# TASK TO CARRY OUT
Using the records below, quote only the span that opens with the line containing "standing.add(leaning);" and closes with the line containing "low, high = Vector((1e9,)", exactly and inclusively.
# # #
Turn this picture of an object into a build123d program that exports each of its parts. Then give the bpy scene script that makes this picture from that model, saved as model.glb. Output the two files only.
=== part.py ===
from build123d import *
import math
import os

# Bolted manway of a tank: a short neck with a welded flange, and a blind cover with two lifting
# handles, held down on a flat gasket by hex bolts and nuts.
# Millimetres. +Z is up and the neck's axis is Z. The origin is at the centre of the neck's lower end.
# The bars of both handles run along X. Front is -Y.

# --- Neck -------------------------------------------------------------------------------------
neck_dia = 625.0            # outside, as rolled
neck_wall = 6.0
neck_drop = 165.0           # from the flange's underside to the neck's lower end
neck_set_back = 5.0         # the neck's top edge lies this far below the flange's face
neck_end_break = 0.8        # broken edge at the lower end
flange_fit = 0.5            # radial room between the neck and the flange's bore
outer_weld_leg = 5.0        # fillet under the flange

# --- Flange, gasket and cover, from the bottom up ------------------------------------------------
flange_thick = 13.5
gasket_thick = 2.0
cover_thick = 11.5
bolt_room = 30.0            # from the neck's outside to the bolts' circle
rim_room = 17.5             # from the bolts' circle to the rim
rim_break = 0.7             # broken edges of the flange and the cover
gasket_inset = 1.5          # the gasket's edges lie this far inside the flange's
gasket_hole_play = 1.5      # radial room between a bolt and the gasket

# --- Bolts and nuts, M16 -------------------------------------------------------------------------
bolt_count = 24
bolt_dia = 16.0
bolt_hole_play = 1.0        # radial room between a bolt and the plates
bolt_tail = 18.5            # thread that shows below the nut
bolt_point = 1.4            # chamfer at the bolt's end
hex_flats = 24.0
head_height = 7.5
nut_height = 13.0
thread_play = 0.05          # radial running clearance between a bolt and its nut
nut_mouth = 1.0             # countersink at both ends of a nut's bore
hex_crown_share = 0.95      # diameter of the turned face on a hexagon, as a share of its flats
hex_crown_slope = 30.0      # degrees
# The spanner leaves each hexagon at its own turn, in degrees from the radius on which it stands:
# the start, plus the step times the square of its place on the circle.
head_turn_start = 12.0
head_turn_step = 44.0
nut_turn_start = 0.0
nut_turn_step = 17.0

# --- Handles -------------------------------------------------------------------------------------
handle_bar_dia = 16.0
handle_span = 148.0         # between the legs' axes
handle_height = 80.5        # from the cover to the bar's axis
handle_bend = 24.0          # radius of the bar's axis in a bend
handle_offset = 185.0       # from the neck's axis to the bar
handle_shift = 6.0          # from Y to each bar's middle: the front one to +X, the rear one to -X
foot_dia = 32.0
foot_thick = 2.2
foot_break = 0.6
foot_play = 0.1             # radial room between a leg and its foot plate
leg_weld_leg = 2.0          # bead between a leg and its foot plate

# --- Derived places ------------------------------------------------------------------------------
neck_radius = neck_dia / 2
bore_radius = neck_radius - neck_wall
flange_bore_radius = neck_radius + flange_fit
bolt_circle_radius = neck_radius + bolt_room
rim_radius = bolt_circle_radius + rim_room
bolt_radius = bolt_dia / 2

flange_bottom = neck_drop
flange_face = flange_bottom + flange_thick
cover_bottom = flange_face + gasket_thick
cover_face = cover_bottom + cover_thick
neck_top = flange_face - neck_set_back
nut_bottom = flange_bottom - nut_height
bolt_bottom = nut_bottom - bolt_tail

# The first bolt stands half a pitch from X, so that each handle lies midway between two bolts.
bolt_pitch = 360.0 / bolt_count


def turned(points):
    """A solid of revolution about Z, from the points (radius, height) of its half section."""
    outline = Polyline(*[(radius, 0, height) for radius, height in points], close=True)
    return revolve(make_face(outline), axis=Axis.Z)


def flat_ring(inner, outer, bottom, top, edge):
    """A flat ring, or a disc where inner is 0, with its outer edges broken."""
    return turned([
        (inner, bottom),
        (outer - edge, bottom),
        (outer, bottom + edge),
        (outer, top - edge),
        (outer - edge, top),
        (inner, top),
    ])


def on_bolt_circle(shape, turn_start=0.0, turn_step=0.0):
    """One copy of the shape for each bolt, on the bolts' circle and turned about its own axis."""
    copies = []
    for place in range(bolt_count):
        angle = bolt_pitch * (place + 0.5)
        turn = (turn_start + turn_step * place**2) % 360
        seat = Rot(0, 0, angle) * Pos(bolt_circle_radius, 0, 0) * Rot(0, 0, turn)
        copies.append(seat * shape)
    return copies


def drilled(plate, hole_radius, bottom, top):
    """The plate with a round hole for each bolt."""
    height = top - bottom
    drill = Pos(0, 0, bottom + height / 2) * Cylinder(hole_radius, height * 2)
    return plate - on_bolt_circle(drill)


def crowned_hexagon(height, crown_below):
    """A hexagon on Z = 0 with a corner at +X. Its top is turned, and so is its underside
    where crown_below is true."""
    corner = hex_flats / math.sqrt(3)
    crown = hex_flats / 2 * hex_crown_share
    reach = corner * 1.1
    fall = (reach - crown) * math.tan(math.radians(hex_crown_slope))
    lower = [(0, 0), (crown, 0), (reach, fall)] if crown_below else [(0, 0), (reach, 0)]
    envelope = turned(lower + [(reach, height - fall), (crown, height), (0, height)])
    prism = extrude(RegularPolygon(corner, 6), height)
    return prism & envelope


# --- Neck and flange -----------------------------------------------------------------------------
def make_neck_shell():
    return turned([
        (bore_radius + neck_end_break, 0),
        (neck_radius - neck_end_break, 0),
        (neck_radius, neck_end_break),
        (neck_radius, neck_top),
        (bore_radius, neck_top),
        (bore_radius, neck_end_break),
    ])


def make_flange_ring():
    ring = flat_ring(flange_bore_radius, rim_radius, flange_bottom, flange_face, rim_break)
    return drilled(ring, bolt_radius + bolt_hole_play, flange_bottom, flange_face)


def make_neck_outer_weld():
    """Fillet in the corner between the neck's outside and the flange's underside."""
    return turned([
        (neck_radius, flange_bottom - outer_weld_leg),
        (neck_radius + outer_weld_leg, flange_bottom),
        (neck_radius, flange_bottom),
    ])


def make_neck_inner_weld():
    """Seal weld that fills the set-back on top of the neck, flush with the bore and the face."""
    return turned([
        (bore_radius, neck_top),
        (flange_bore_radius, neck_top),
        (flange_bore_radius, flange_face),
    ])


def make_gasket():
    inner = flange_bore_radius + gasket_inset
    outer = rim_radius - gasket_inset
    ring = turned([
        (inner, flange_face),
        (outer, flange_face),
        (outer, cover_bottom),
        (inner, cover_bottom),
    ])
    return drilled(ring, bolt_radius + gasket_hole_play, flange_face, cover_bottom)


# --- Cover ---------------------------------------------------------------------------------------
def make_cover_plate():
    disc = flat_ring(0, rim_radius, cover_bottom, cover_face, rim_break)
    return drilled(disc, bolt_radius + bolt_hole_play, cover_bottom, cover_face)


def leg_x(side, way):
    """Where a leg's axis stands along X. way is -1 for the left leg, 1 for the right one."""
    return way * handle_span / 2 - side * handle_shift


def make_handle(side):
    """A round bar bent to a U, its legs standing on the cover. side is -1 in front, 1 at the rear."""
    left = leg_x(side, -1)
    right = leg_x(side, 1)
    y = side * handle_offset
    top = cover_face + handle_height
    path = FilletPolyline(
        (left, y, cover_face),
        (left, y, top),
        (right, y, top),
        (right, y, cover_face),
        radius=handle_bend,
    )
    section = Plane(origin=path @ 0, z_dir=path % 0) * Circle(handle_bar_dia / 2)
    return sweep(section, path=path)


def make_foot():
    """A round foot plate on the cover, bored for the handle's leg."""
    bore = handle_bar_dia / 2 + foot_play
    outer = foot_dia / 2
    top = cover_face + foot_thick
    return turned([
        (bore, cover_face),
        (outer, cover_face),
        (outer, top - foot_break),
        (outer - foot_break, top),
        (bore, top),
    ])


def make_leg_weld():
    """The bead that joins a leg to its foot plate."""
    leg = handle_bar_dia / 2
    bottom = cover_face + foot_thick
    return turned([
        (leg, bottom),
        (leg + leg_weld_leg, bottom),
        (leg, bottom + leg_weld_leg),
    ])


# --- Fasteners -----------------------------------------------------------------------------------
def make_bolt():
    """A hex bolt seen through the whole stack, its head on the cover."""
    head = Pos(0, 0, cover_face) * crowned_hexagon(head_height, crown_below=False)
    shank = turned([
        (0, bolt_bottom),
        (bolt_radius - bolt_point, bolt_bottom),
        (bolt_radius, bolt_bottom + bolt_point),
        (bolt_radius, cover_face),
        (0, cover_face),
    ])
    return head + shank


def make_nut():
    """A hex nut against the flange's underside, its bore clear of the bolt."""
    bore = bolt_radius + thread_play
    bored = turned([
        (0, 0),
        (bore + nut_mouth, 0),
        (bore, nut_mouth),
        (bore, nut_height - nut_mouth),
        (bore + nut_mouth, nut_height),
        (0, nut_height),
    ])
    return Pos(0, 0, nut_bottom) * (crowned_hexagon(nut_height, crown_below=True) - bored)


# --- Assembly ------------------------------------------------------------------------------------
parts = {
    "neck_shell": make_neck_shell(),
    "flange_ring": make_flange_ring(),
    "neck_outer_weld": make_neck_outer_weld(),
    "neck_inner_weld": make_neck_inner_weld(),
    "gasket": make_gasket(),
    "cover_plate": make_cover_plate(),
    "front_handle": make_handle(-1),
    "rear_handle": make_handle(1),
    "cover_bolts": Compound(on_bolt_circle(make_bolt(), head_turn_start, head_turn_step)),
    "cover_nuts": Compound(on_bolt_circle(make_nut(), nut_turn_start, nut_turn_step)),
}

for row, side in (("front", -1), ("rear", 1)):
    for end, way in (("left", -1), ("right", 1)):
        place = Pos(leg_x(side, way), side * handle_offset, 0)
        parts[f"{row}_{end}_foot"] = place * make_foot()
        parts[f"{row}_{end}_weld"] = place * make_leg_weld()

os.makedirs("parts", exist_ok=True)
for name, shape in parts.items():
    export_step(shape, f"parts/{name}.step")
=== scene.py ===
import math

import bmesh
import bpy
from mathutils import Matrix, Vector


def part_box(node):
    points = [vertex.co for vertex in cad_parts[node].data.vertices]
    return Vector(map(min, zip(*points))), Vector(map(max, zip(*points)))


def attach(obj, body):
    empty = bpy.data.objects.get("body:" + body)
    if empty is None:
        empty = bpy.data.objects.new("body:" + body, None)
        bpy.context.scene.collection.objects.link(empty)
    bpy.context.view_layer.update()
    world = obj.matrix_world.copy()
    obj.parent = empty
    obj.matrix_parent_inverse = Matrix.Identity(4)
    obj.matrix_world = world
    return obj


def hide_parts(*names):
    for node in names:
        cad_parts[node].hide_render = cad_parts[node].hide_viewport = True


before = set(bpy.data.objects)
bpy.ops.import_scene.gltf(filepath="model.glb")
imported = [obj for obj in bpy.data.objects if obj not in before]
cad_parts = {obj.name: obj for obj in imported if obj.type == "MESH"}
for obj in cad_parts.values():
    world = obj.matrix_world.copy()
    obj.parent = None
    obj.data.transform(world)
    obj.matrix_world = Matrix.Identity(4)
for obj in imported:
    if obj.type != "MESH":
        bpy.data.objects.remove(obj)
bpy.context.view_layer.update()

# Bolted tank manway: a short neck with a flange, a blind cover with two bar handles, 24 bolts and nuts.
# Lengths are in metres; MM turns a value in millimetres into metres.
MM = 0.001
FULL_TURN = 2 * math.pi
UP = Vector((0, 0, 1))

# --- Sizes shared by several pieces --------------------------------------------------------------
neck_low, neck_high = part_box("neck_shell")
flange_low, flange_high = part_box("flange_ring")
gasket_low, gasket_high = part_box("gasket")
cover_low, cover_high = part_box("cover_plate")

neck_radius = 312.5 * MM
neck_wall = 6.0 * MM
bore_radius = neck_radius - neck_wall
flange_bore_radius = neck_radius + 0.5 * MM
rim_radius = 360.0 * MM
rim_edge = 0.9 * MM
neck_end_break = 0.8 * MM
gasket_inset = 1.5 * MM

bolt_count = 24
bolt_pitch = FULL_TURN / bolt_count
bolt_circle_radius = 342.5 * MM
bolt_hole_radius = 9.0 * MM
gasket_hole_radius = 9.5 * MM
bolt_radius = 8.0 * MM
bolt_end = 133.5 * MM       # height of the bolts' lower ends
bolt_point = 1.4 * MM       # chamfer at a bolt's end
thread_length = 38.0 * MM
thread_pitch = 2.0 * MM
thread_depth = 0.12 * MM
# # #
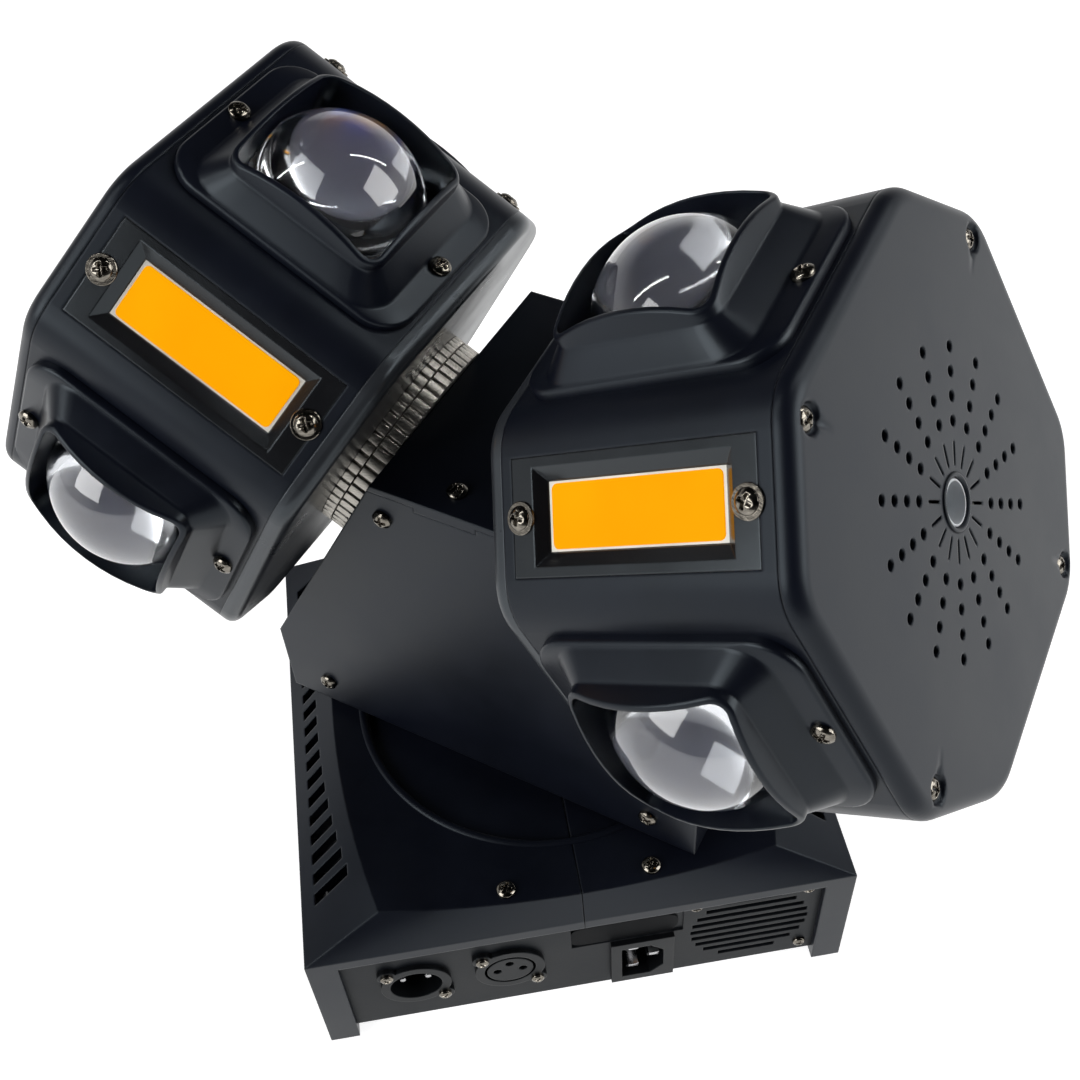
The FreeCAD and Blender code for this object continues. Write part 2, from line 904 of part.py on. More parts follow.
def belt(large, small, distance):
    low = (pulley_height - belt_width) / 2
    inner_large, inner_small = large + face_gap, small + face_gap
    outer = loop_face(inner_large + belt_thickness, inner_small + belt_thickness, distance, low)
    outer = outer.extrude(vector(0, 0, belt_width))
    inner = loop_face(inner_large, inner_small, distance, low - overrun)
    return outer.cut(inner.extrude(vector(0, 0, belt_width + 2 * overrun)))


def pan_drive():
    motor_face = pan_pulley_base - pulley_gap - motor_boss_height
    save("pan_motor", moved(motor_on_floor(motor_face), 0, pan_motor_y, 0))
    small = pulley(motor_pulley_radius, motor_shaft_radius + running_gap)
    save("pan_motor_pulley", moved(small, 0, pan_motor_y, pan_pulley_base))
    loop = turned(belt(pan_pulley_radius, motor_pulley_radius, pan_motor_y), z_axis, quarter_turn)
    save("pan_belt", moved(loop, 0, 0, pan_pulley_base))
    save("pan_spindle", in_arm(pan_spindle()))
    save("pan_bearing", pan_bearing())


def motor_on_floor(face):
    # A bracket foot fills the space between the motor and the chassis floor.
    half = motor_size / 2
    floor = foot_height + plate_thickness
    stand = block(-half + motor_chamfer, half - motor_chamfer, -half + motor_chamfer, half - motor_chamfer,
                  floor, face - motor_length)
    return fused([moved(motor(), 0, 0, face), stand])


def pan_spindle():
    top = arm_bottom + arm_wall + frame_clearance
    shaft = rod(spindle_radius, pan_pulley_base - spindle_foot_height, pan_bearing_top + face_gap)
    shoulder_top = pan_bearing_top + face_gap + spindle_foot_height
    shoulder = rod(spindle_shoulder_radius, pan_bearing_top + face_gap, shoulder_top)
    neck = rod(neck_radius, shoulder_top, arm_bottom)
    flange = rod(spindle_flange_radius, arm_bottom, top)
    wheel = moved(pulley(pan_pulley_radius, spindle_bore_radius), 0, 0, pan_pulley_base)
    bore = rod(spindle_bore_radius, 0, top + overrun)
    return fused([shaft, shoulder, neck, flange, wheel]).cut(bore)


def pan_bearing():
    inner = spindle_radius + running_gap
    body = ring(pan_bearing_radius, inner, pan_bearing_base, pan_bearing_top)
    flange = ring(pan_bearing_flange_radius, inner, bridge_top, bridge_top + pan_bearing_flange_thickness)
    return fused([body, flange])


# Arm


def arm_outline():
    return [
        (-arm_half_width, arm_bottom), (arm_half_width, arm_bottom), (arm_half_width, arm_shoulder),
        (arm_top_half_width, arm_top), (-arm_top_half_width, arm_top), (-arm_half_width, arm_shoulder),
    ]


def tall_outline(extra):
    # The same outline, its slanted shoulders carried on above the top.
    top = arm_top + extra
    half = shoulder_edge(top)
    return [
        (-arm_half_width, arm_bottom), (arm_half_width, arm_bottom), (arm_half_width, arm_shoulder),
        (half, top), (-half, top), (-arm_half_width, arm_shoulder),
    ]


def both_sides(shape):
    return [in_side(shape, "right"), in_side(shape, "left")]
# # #
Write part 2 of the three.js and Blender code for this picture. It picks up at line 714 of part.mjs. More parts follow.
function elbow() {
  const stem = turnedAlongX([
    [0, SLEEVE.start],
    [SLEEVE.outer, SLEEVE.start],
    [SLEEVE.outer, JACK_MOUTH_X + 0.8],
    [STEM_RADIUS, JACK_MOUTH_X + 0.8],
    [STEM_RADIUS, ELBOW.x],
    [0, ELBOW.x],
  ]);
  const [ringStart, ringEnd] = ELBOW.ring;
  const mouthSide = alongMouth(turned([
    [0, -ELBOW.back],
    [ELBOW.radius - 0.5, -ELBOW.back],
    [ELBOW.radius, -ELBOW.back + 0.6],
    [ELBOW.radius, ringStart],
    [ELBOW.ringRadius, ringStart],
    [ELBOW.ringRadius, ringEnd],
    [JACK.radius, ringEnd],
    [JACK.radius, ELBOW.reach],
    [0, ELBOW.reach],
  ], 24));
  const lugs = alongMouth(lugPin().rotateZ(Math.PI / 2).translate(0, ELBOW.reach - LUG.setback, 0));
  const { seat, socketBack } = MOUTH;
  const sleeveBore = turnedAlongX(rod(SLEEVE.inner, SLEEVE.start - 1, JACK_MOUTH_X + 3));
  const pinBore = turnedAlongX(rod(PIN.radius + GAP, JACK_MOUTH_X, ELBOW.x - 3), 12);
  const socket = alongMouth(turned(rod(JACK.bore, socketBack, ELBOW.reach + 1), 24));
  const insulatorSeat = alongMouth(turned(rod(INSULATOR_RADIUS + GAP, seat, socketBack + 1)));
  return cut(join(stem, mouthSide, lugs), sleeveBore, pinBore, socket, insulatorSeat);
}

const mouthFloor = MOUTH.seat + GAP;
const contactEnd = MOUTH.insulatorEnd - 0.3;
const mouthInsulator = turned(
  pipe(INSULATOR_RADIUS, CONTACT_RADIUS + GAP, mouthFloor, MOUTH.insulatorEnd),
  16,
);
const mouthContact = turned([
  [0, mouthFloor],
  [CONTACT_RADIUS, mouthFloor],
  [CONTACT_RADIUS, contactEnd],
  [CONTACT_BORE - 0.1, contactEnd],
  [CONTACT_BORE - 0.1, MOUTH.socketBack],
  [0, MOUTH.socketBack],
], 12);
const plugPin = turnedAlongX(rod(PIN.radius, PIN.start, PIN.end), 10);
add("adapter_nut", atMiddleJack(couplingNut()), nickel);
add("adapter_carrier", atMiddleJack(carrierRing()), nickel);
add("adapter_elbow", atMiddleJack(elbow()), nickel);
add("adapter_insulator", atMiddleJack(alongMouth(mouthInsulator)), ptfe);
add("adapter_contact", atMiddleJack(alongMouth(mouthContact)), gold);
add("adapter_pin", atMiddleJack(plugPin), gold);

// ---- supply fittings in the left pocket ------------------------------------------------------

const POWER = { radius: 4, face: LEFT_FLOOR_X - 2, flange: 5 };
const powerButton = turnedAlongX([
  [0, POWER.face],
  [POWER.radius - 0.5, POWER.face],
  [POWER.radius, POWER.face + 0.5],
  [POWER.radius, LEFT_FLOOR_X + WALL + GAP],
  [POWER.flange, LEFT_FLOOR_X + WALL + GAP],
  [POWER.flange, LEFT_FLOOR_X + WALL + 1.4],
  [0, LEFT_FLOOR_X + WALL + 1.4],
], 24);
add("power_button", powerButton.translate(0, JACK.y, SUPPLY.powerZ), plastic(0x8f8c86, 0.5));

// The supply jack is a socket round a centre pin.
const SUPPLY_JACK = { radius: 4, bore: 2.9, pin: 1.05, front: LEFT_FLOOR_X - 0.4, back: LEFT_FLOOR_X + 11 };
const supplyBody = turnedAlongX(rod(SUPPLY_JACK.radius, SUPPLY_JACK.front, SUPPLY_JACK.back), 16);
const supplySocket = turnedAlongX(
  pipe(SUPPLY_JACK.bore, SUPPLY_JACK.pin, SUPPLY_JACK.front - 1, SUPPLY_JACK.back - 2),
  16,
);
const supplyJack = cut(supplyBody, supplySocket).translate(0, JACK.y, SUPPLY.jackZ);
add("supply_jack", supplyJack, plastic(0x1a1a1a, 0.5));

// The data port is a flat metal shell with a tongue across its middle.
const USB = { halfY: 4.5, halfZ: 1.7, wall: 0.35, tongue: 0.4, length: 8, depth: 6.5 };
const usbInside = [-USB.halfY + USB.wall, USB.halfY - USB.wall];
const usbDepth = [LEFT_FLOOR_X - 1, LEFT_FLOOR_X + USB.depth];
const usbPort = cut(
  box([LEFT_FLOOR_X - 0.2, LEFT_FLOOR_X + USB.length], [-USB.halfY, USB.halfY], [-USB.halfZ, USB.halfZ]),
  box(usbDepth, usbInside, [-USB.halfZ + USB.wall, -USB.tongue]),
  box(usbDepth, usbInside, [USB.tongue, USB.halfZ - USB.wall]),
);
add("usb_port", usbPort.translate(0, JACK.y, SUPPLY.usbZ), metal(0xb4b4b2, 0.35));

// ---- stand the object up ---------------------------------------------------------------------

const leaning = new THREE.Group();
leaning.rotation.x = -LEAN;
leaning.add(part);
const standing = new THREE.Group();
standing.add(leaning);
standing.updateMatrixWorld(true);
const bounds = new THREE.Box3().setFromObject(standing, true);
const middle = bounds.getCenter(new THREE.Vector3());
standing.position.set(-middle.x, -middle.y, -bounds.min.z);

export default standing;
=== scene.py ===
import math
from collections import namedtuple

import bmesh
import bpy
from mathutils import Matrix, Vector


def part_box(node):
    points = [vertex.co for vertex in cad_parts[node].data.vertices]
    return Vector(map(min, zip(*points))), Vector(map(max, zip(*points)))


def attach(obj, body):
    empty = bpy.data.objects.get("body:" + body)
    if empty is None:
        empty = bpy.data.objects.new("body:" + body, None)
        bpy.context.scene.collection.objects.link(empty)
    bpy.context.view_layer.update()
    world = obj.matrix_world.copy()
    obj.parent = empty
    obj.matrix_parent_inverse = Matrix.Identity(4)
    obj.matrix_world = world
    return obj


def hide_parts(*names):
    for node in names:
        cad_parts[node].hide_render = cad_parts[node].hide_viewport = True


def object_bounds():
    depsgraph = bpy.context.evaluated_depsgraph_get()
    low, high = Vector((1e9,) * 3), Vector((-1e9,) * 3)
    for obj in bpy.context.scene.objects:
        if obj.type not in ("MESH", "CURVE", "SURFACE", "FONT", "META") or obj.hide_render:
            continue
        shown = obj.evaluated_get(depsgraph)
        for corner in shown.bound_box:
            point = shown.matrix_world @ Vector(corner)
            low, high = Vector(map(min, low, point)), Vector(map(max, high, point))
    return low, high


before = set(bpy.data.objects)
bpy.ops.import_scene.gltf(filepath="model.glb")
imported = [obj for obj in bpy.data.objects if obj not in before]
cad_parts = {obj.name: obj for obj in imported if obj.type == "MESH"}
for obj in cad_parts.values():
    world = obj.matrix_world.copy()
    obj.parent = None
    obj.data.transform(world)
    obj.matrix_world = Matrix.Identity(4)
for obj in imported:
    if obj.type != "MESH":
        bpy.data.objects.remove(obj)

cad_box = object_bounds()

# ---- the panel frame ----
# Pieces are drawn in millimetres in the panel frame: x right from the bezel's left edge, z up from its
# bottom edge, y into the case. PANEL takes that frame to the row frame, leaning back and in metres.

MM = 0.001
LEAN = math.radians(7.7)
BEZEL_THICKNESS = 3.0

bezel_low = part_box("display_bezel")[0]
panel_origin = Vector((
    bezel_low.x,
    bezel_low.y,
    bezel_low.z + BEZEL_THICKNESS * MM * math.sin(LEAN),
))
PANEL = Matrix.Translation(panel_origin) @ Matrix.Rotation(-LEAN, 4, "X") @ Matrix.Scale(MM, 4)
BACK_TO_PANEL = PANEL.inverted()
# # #
# OUTPUT FOR THIS TASK
standing.add(leaning);
standing.updateMatrixWorld(true);
const bounds = new THREE.Box3().setFromObject(standing, true);
const middle = bounds.getCenter(new THREE.Vector3());
standing.position.set(-middle.x, -middle.y, -bounds.min.z);

export default standing;
=== scene.py ===
import math
from collections import namedtuple

import bmesh
import bpy
from mathutils import Matrix, Vector


def part_box(node):
    points = [vertex.co for vertex in cad_parts[node].data.vertices]
    return Vector(map(min, zip(*points))), Vector(map(max, zip(*points)))


def attach(obj, body):
    empty = bpy.data.objects.get("body:" + body)
    if empty is None:
        empty = bpy.data.objects.new("body:" + body, None)
        bpy.context.scene.collection.objects.link(empty)
    bpy.context.view_layer.update()
    world = obj.matrix_world.copy()
    obj.parent = empty
    obj.matrix_parent_inverse = Matrix.Identity(4)
    obj.matrix_world = world
    return obj


def hide_parts(*names):
    for node in names:
        cad_parts[node].hide_render = cad_parts[node].hide_viewport = True


def object_bounds():
    depsgraph = bpy.context.evaluated_depsgraph_get()
    low, high = Vector((1e9,) * 3), Vector((-1e9,) * 3)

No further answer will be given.